=== Source material ===
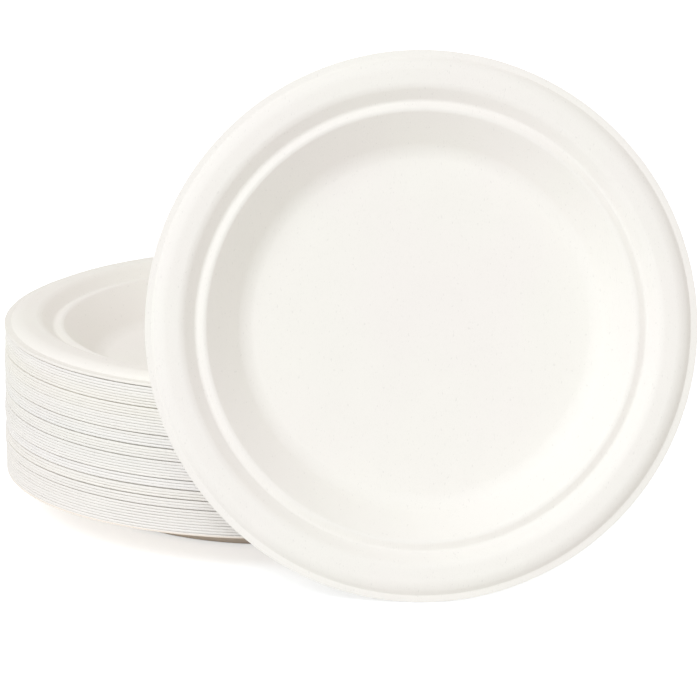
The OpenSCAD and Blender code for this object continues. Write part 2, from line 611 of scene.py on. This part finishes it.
def pulp_group():
    """Node group of pressed fibre: clouds of tone, fibres, flecks, grain and a felt side."""
    group = bpy.data.node_groups.new("pressed_pulp", "ShaderNodeTree")
    add_sockets(group)
    given = group.nodes.new("NodeGroupInput").outputs
    made = group.nodes.new("NodeGroupOutput").inputs
    place = group.nodes.new("ShaderNodeTexCoord").outputs["Object"]

    clouds = noise_node(group, place, CLOUD_SCALE, detail=5, rough=0.6)
    drifts = noise_node(group, place, DRIFT_SCALE, detail=2)
    grain = noise_node(group, place, GRAIN_SCALE, detail=3, rough=0.6)
    threads = fibres(group, place)
    scatter = squeezed(group, place, FLECK_TURN, FLECK_SQUEEZE)
    flecks = fade(group, noise_node(group, scatter, scale=1, detail=0), *FLECK_FADE)

    cloud_swing = math_node(group, "SUBTRACT", clouds, MIDDLE_NOISE)
    cloud_tone = math_node(group, "MULTIPLY", cloud_swing, given["Mottle"])
    light = pulp_light(group, given, cloud_tone, threads, flecks)
    link(group, pulp_colour(group, given, drifts, light), made["Colour"])

    rougher = math_node(group, "MULTIPLY", cloud_tone, CLOUD_ROUGHNESS)
    link(group, math_node(group, "ADD", given["Roughness"], rougher), made["Roughness"])

    felt_depth = math_node(group, "MULTIPLY", given["Underside"], FELT_HEIGHT)
    felt = math_node(group, "MULTIPLY", felt_mesh(group, place), felt_depth)
    link(group, pulp_height(group, felt, clouds, grain, threads), made["Height"])
    return group


def pulp_material(look):
    """Matt pressed pulp."""
    material = bpy.data.materials.new("bagasse_pulp")
    material.use_nodes = True
    tree = material.node_tree
    shader = tree.nodes["Principled BSDF"]
    shader.inputs["IOR"].default_value = PULP_IOR
    shader.inputs["Specular IOR Level"].default_value = PULP_SPECULAR
    pulp = tree.nodes.new("ShaderNodeGroup")
    pulp.node_tree = pulp_group()
    pulp.inputs["Pulp"].default_value = (*look.pulp, 1)
    # The second colour is painted warm bounce light for the shade under the lowest plate's rim
    pulp.inputs["Painted bounce colour"].default_value = (*look.painted_bounce, 1)
    pulp.inputs["Mottle"].default_value = look.mottle
    pulp.inputs["Fibre"].default_value = look.fibre
    pulp.inputs["Roughness"].default_value = look.roughness
    for name in ("Underside", "Tone", "Warmth", "Painted_bounce_mask"):
        stored = tree.nodes.new("ShaderNodeAttribute")
        stored.attribute_name = name.lower()
        link(tree, stored.outputs["Fac"], pulp.inputs[name])
    bump = tree.nodes.new("ShaderNodeBump")
    bump.inputs["Distance"].default_value = look.grain
    link(tree, pulp.outputs["Height"], bump.inputs["Height"])
    link(tree, pulp.outputs["Colour"], shader.inputs["Base Color"])
    link(tree, pulp.outputs["Roughness"], shader.inputs["Roughness"])
    link(tree, bump.outputs["Normal"], shader.inputs["Normal"])
    return material


def shared_pulp(context):
    """The pulp material, made once."""
    return bpy.data.materials.get("bagasse_pulp") or pulp_material(context.scene.pulp_look)


class BAGASSE_OT_nested_plates(bpy.types.Operator):
    """Make the nested plates of the stack"""

    bl_idname = "bagasse.nested_plates"
    bl_label = "Nested Plates"

    def execute(self, context):
        sizes = context.scene.plate_sizes
        wear = context.scene.pulp_wear
        look = context.scene.pulp_look
        material = shared_pulp(context)
        bundle = 0
        below = 0
        for number, node in enumerate(NESTED, 1):
            lowest = node == NESTED[0]
            top = node == NESTED[-1]
            bm = spun_plate(sizes, **(FINE if lowest or top else PLAIN), crisp=top)
            middle = node_middle(node)
            if middle.z - below > BUNDLE_GAP:
                bundle += 1
            below = middle.z
            mark_sides(bm)
            age(bm, sizes, wear, number, bundle)
            tone = look.tone_spread * drift(TONE_DRIFT, bundle, number)
            warmth = MIDDLE_WARMTH + look.warmth_spread * drift(WARMTH_DRIFT, bundle, number)
            # Only the lowest plate gets painted warm bounce light under its rim
            colour_plate(bm, tone, warmth, painted_bounce=lowest)
            bmesh.ops.translate(bm, verts=bm.verts, vec=middle)
            finish_piece(bm, "pulp_" + node, node, material)
        return {"FINISHED"}


class BAGASSE_OT_leaning_plate(bpy.types.Operator):
    """Make the plate that leans on the stack"""

    bl_idname = "bagasse.leaning_plate"
    bl_label = "Leaning Plate"

    def execute(self, context):
        sizes = context.scene.plate_sizes
        bm = spun_plate(sizes, **FINE, crisp=True)
        mark_sides(bm)
        age(bm, sizes, context.scene.pulp_wear, LEANING_SEED, LEANING_SEED)
        # The leaning plate gets no painted bounce light
        colour_plate(bm, 0, MIDDLE_WARMTH, painted_bounce=False)
        bmesh.ops.transform(bm, matrix=leaning_place(sizes), verts=bm.verts)
        finish_piece(bm, "pulp_" + LEANING, LEANING, shared_pulp(context))
        return {"FINISHED"}


def leaning_place(sizes):
    """Where the leaning plate's underside centre is, and how it is turned, from its CAD node."""
    low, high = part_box(LEANING)
    across = math.hypot(sizes.diameter, sizes.lip_t)
    lean = math.atan2(sizes.lip_t, sizes.diameter) + math.acos((high.z - low.z) / across)
    turn = Matrix.Rotation(math.pi / 2 - lean, 4, "X")
    flat = [turn.inverted() @ vert.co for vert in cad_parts[LEANING].data.vertices]
    x = (min(point.x for point in flat) + max(point.x for point in flat)) / 2
    y = (min(point.y for point in flat) + max(point.y for point in flat)) / 2
    z = min(point.z for point in flat)
    return turn @ Matrix.Translation((x, y, z))


def seen_directly(tree):
    """1 for a ray from the camera, a mirror or a glass, and 0 for one that only lights."""
    ray = tree.nodes.new("ShaderNodeLightPath").outputs
    clear = math_node(tree, "MAXIMUM", ray["Is Glossy Ray"], ray["Is Transmission Ray"])
    return math_node(tree, "MAXIMUM", ray["Is Camera Ray"], clear)


def table_material():
    """White table that shows as plain white but keeps the shadows."""
    material = bpy.data.materials.new("white_table")
    material.use_nodes = True
    tree = material.node_tree
    tree.nodes.clear()
    out = tree.nodes.new("ShaderNodeOutputMaterial")
    bounced = tree.nodes.new("ShaderNodeBsdfDiffuse")
    bounced.inputs["Color"].default_value = TABLE_COLOUR
    shown = tree.nodes.new("ShaderNodeBsdfDiffuse")
    shown.inputs["Color"].default_value = TABLE_SHOWN
    glow = tree.nodes.new("ShaderNodeEmission")
    glow.inputs["Strength"].default_value = TABLE_GLOW
    both = tree.nodes.new("ShaderNodeAddShader")
    pick = tree.nodes.new("ShaderNodeMixShader")
    link(tree, shown.outputs[0], both.inputs[0])
    link(tree, glow.outputs[0], both.inputs[1])
    link(tree, seen_directly(tree), pick.inputs[0])
    link(tree, bounced.outputs[0], pick.inputs[1])
    link(tree, both.outputs[0], pick.inputs[2])
    link(tree, pick.outputs[0], out.inputs["Surface"])
    return material


def white_world(studio):
    """Soft light from all around, in front of plain white."""
    world = bpy.data.worlds.new("soft_studio")
    bpy.context.scene.world = world
    world.use_nodes = True
    tree = world.node_tree
    tree.nodes.clear()
    out = tree.nodes.new("ShaderNodeOutputWorld")
    light = tree.nodes.new("ShaderNodeBackground")
    light.inputs["Color"].default_value = (*studio.sky_colour, 1)
    light.inputs["Strength"].default_value = studio.sky
    shown = tree.nodes.new("ShaderNodeBackground")
    shown.inputs["Color"].default_value = WHITE
    pick = tree.nodes.new("ShaderNodeMixShader")
    link(tree, seen_directly(tree), pick.inputs[0])
    link(tree, light.outputs[0], pick.inputs[1])
    link(tree, shown.outputs[0], pick.inputs[2])
    link(tree, pick.outputs[0], out.inputs["Surface"])


def aimed(offset):
    """The turn that points a camera or lamp back along its offset."""
    return (-offset).to_track_quat("-Z", "Y").to_euler()


def soft_light(scene, name, strength, size, come_from):
    """A wide far light."""
    light = bpy.data.objects.new(name, bpy.data.lights.new(name, "SUN"))
    light.data.energy = strength
    light.data.color = scene.studio.lamp_colour
    light.data.angle = size
    light.rotation_euler = aimed(come_from)
    scene.collection.objects.link(light)


class BAGASSE_OT_stage(bpy.types.Operator):
    """Make the table, the light and the camera"""

    bl_idname = "bagasse.stage"
    bl_label = "Stage"

    def execute(self, context):
        scene = context.scene
        studio = scene.studio
        bm = bmesh.new()
        bmesh.ops.create_grid(bm, x_segments=1, y_segments=1, size=studio.table / 2)
        mesh = bpy.data.meshes.new("table")
        bm.to_mesh(mesh)
        bm.free()
        mesh.materials.append(table_material())
        table = bpy.data.objects.new("table", mesh)
        scene.collection.objects.link(table)

        white_world(studio)
        soft_light(scene, "key_light", studio.key, studio.key_size, KEY_FROM)
        soft_light(scene, "fill_light", studio.fill, studio.fill_size, FILL_FROM)
        soft_light(scene, "back_light", studio.back, studio.back_size, BACK_FROM)

        lens = bpy.data.cameras.new("camera")
        lens.lens = studio.lens
        lens.clip_end = CLIP_END
        camera = bpy.data.objects.new("camera", lens)
        away = Vector((0, -math.cos(studio.elevation), math.sin(studio.elevation)))
        camera.location = Vector(studio.aim) + away * studio.distance
        camera.rotation_euler = aimed(away)
        scene.collection.objects.link(camera)
        scene.camera = camera
        scene.view_settings.view_transform = "Standard"
        return {"FINISHED"}


class BAGASSE_PT_panel(bpy.types.Panel):
    """Lists the steps that dress the stack"""

    bl_label = "Bagasse Plates"
    bl_idname = "BAGASSE_PT_panel"
    bl_space_type = "VIEW_3D"
    bl_region_type = "UI"
    bl_category = "Bagasse"

    def draw(self, context):
        for operator in OPERATORS:
            self.layout.operator(operator.bl_idname)


GROUPS = {"plate_sizes": PlateSizes, "pulp_wear": PulpWear, "pulp_look": PulpLook, "studio": Studio}
OPERATORS = (BAGASSE_OT_nested_plates, BAGASSE_OT_leaning_plate, BAGASSE_OT_stage)


def register():
    for name, group in GROUPS.items():
        bpy.utils.register_class(group)
        setattr(bpy.types.Scene, name, PointerProperty(type=group))
    for cls in OPERATORS + (BAGASSE_PT_panel,):
        bpy.utils.register_class(cls)


def unregister():
    for cls in (BAGASSE_PT_panel,) + OPERATORS[::-1]:
        bpy.utils.unregister_class(cls)
    for name, group in GROUPS.items():
        delattr(bpy.types.Scene, name)
        bpy.utils.unregister_class(group)


def main():
    """Makes everything in order."""
    register()
    bpy.ops.bagasse.nested_plates()
    bpy.ops.bagasse.leaning_plate()
    bpy.ops.bagasse.stage()


if __name__ == "__main__":
    main()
===
▶ _Set task_
From the opening line of the data above, please print each line as written up to and including the line that contains "scale=1, detail=0), *FLECK_FADE)", and nothing more.

▶ _Solution below_
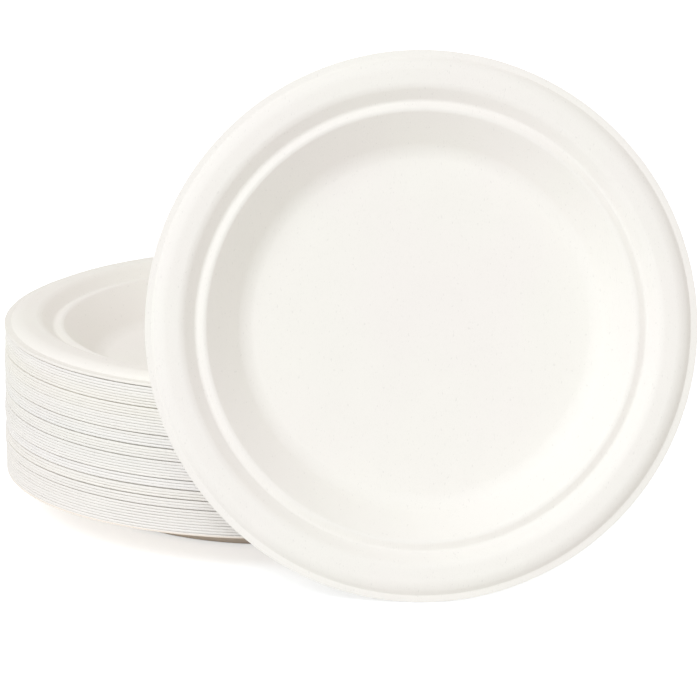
The OpenSCAD and Blender code for this object continues. Write part 2, from line 611 of scene.py on. This part finishes it.
def pulp_group():
    """Node group of pressed fibre: clouds of tone, fibres, flecks, grain and a felt side."""
    group = bpy.data.node_groups.new("pressed_pulp", "ShaderNodeTree")
    add_sockets(group)
    given = group.nodes.new("NodeGroupInput").outputs
    made = group.nodes.new("NodeGroupOutput").inputs
    place = group.nodes.new("ShaderNodeTexCoord").outputs["Object"]

    clouds = noise_node(group, place, CLOUD_SCALE, detail=5, rough=0.6)
    drifts = noise_node(group, place, DRIFT_SCALE, detail=2)
    grain = noise_node(group, place, GRAIN_SCALE, detail=3, rough=0.6)
    threads = fibres(group, place)
    scatter = squeezed(group, place, FLECK_TURN, FLECK_SQUEEZE)
    flecks = fade(group, noise_node(group, scatter, scale=1, detail=0), *FLECK_FADE)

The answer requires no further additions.